Como carecía de domicilio fijo, le busqué alojamiento primero en una chambre de bonne que había servido de refugio a un croata numerario de la Obra, luego en otra cercana al Square d’Anvers y finalmente en los bajos de un edificio que compartía con uno de sus hermanos, recién venido de su tierra. Pese a su manifiesta y acrisolada virtud, vivía en barraganía con Aicha, una argelina divorciada y madre de dos hijos. Aunque he aceptado siempre estos desvíos con comprensión y caridad cristianas —el De periculo familiaritatis vel mulier prueba sin lugar a dudas que el Doctor Angélico lo escribió por directa iluminación del cielo—, nuestra piedad empezó a malograrse: informada de la índole de nuestras preces por un compatriota con quien había rezado a dúo algunas jaculatorias y que se vengó así de mi posterior desinterés por él, Aicha le prohibió todo contacto conmigo y debíamos conjugar a hurtadillas los tiempos del verbo en algún hotel de Pigalle. Obsesivamente celosa, era adicta además al bureo y al trago. Según me enteré por terceros, reñían a diario y armaban alboroto en los cafés de Barbes: en una ocasión, ella le denunció a la policía por malos tratos y Mohamed dio con sus huesos en la comisaría del distrito. Como se refiere en la autobiografía remendada de mi amigo, Mohamed se hallaba en trámite de expulsión y, a causa del veto de Aicha, mis tentativas de ayuda tropezaban con insalvables obstáculos.

Poco a poco, quizá por su desordenada vida, empeño simultáneo y porfiado con personas de un sexo distinto, falta de sueño y abuso del alcohol, su santidad incentiva y enérgica descaeció. Apuraba aún su pócima amarga, pero el Señor, Misericordioso Curador de nuestras congojas, me inspiró el afán de probar nuevos y portentosos medicamentos al servicio de mi vicaría apostólica.

En 1965, durante un año de recogimiento meditativo en una residencia de la Obra, Mohamed fue expulsado del territorio francés. Gracias a la intervención de mi abogado conseguí que revocaran la orden y autorizaran su regreso a la antigua metrópoli pero, contrariamente a sus promesas, volvió a convivir con Aicha, una de esas grandes perturbadoras de la paz de todos los santos del calendario católico. A mi vuelta a París en el verano de 1966, me consagré con celo a mis misiones de predicación y proselitismo: socorrí a numerosas almas ansiosas de plenitud y caldeo hasta su perfecto vaciado y curación. Mantenía el afecto a Mohamed mas el fulgor de su llama descaeció gradualmente como todas las cosas en nuestro bajo mundo (¡Sólo Dios es eterno!).

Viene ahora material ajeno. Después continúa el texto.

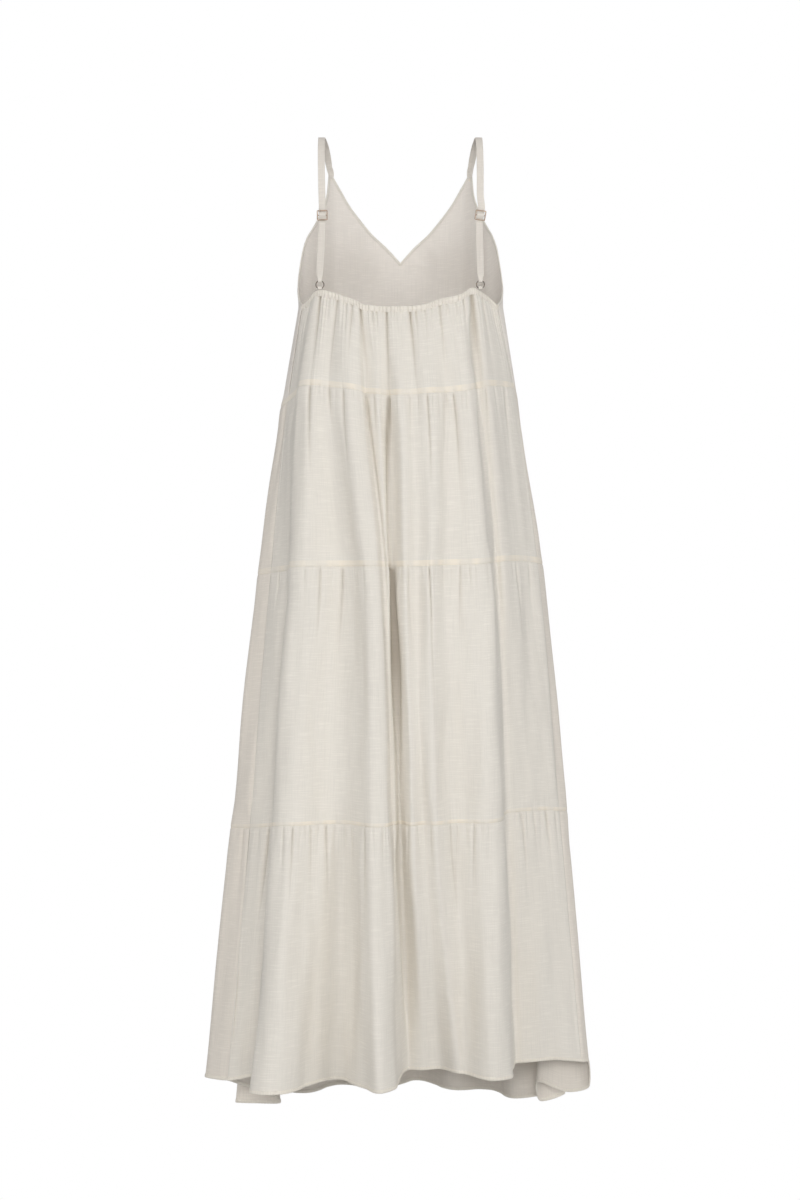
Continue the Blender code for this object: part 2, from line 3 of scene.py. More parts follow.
import bpy
import numpy as np
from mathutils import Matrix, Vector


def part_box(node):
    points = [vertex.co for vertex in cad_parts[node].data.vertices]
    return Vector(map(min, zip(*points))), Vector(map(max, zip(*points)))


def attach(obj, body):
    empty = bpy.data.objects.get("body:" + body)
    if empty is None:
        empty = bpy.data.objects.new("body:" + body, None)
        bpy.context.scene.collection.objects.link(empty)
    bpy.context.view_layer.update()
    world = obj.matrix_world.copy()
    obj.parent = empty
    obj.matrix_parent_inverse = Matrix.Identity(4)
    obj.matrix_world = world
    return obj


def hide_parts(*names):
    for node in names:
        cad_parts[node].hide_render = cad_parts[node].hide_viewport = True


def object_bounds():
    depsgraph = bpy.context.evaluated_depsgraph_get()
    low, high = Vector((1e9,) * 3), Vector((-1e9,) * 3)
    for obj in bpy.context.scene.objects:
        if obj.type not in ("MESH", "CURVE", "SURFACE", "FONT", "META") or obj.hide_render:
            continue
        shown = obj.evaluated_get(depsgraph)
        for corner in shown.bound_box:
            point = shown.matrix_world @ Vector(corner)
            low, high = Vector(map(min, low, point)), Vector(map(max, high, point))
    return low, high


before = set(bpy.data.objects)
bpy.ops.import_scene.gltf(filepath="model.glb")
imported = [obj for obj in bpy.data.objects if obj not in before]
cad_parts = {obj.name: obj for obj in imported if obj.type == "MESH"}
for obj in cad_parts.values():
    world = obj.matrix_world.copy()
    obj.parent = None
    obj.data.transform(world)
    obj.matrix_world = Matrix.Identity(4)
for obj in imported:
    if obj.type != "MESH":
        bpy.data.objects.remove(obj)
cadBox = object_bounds()
mm = 0.001
print("frame loaded:", len(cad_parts), "nodes")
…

Cuando fui a evangelizar a Nuestra Señora de la Puebla de Los Ángeles en California, me enteré de su segunda y definitiva expulsión. De vuelta a Europa, tras una visita al fundador y guía de la Santa Obra, decidí ir a verle a su país y me recibió en la aldea, rodeado de su dulce y recatada mujer y una cáfila de hermanos e hijos con quienes sólo pude comunicarme por señas. Había retornado a los ritos y costumbres de sus antepasados, participaba con el traje tradicional en las exhibiciones ecuestres, corría la pólvora con los jinetes y acudía los viernes a los rezos de la aljama.

(Aún me reuní con él en la Ciudad Roja y en su tierra. Todos los miembros de su familia vivían del contrabando de dinares argelinos y los cambiaban en Uxda por un tercio de su valor.

Las llamadas telefónicas de cobro revertido cesaron a comienzos de los ochenta, cuando había enviudado y se quejaba de su mala salud. No he vuelto a saber de él ni sé si está vivo o muerto. ¡Ojalá el Señor lo guarde a Su vera en la Mansión de los Justos!)